The last book in the Hunger Games trilogy, MOCKINGJAY, officially released today, and this is all I can think about:
How is Suzanne Collins feeling right now? With the midnight madness parties, media scrutiny, interviews, and Twitter-craze, one would assume that she's thrilled that there is so much excitement for her book and extremely grateful for all the support she has received from her fans.
But is she worried at all? Is she scared of what the reactions and reviews might be? Is she fearful that Mockingjay won't live up to people's expectations? Does a part of her wish she could hide under the covers instead of doing the publicity tour?
I wonder because this is exactly how I feel, one week out from my ROMEO & JULIET & VAMPIRES release date--and I'm not even a big deal!
Sure, it's only natural to be nervous, and I bet all writers--even smash bestsellers like Ms. Collins--must go through a bout of anxiety before their books hit the shelves. But much like I did with my IN OR OUT series launch, I'm in danger of letting my pre-pub day agita color the whole experience, which would be such a shame, because I am proud of what I've accomplished and very happy with how the novel turned out. I mean, I went from writing about teenage girls in Poughkeepsie to classic Shakespearean love stories with a huge supernatural twist. That's quite a leap!
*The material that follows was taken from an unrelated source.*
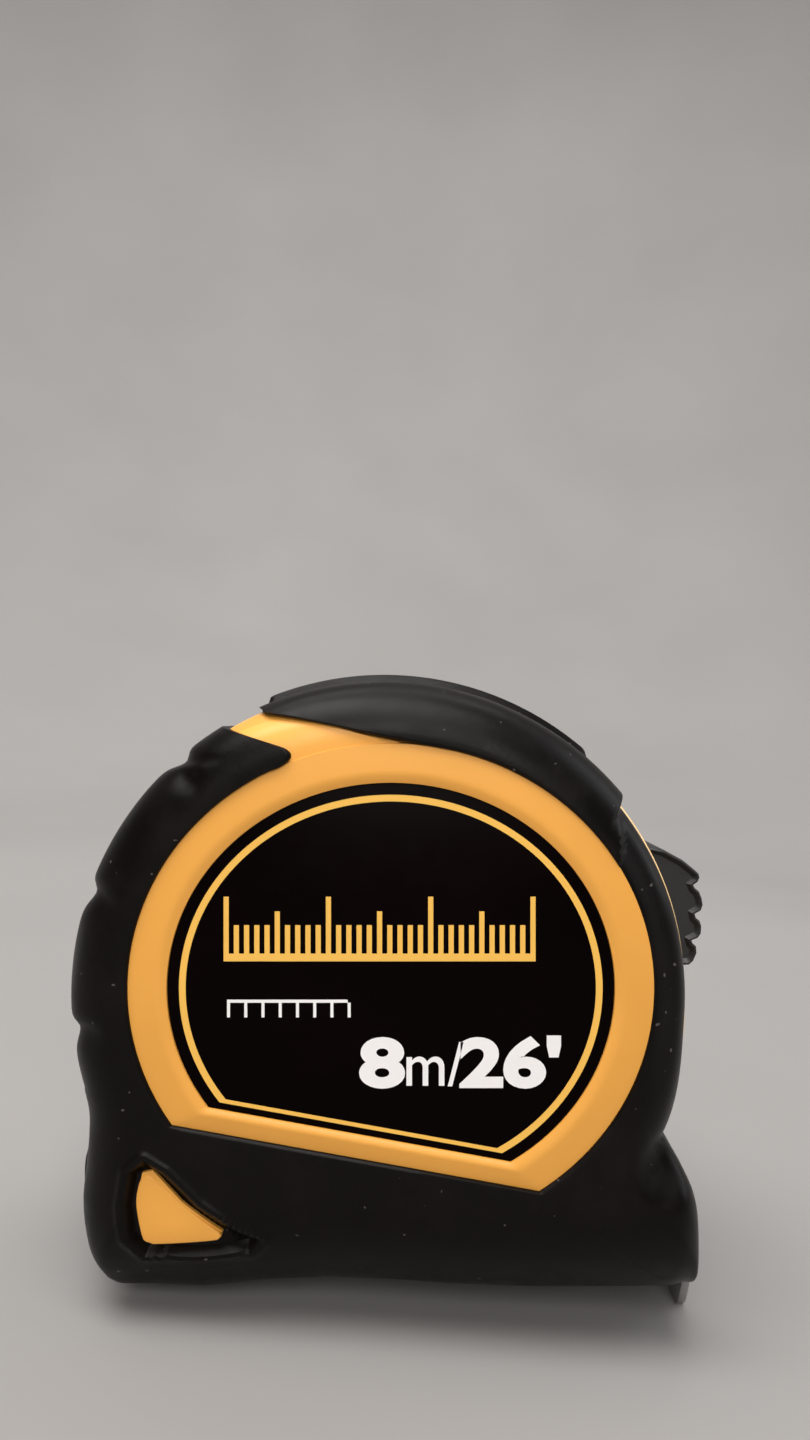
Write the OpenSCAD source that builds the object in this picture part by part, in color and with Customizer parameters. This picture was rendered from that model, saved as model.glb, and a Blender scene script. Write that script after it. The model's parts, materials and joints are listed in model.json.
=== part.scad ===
// Pocket tape measure standing on its base.
// X runs from the heel (-) to the mouth (+), Y from the labelled face (-) to the clip side (+),
// Z is up. The origin lies on the base plane, straight below the spool axis, in the seam plane.

/* [Blade] */
// Length of blade wound on the drum
blade_length = 8000; // [3000:500:10000]
// Width of the blade
blade_w = 25; // [19:1:30]
// Room that one turn takes up on the drum, coating and air included
blade_pitch = 0.19; // [0.15:0.01:0.24]
// Thickness of the coated blade
blade_t = 0.2; // [0.15:0.05:0.4]
// Radius across the crowned blade, as a share of its width
crown_share = 0.96; // [0.9:0.02:1.6]
// Height of the middle of the blade above the base, at the mouth
blade_z = 5; // [4.6:0.1:6]
// How far the straight stretch of blade can be drawn out
draw = 50; // [30:1:58]

/* [Spool] */
// Outside radius of the drum
drum_r = 19; // [16:0.5:24]
// Wall of the drum
drum_wall = 1.5; // [1:0.1:2.5]
// Radius of the fixed post on which the drum turns
post_r = 4; // [3.2:0.1:5]
// Radial running clearance between drum and post
post_gap = 0.08; // [0.05:0.01:0.15]
// Thickness of the power spring's strip
spring_t = 0.4; // [0.3:0.1:0.6]

/* [Case] */
// Wall of the moulded case halves
wall = 2.2; // [1.8:0.1:3]
// Thickness of the rubber over the case halves
grip_t = 1.6; // [1.2:0.1:2.2]
// Thickness of the rubber round the heel, the base and the mouth
foot_t = 3.4; // [2.4:0.1:4]
// Radial room between the coil and the case wall, where the brake arm runs
coil_room = 4.9; // [4.6:0.1:7]
// Room between the blade's edge and the inside face of the case
side_room = 4.2; // [3.4:0.1:6]
// Gap between the blade's edge and the guide ribs
side_gap = 0.7; // [0.4:0.1:1.2]
// Radius of the rubber where the round rim turns into the faces
edge_r = 7; // [5:0.5:8]
// Gap between the bottom of the round case and the base plane
axis_lift = 0.6; // [0.2:0.1:3]

/* [Foot] */
// Radius of the heel
heel_r = 11.7; // [9:0.1:14]
// Radius of the edges along the base
base_edge_r = 15; // [13:0.5:17]
// Height of the upright face of the mouth
mouth_h = 12.8; // [11.5:0.1:15]
// Height of the blade channel
channel_h = 7; // [6:0.1:8]

/* [Face] */
// Half width of the yellow ring
ring_a = 30.5; // [26:0.5:33]
// Half height of the yellow ring
ring_b = 28.4; // [24:0.5:31]
// Width of the yellow ring between label and rubber
ring_w = 4.5; // [3:0.1:6]
// Slope of the chord under the label
chord_slope = -0.175; // [-0.25:0.005:0]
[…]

God, I hate to admit it, but I'm probably still as concerned about what people think of me as I was when I was a teenager. Okay, that might be an overstatement, but what I'm trying to get at is: I've never liked the idea of disappointing anyone, and the thought of a reader not liking what I've done can be kind of terrifying. In the case of Ms. Collins, any similar type of angst would be magnified by a billion, because she has a gargantuan following that has been counting down the minutes until Mockingjay arrived.
So in light of that, I should just CHILL THE EFF OUT, and GET OVER MYSELF, right?
Yes, absolutely, I should. And I think the best way to accomplish that is to close my eyes and remember the large chest filled with notebooks that sits in my old bedroom at my mother's house--notebooks filled with stories that I wrote when I was twelve-years-old. Some of them are good, and some of them are horrid.
But regardless of what anyone might say, all of them are a collective preamble to a dream come true.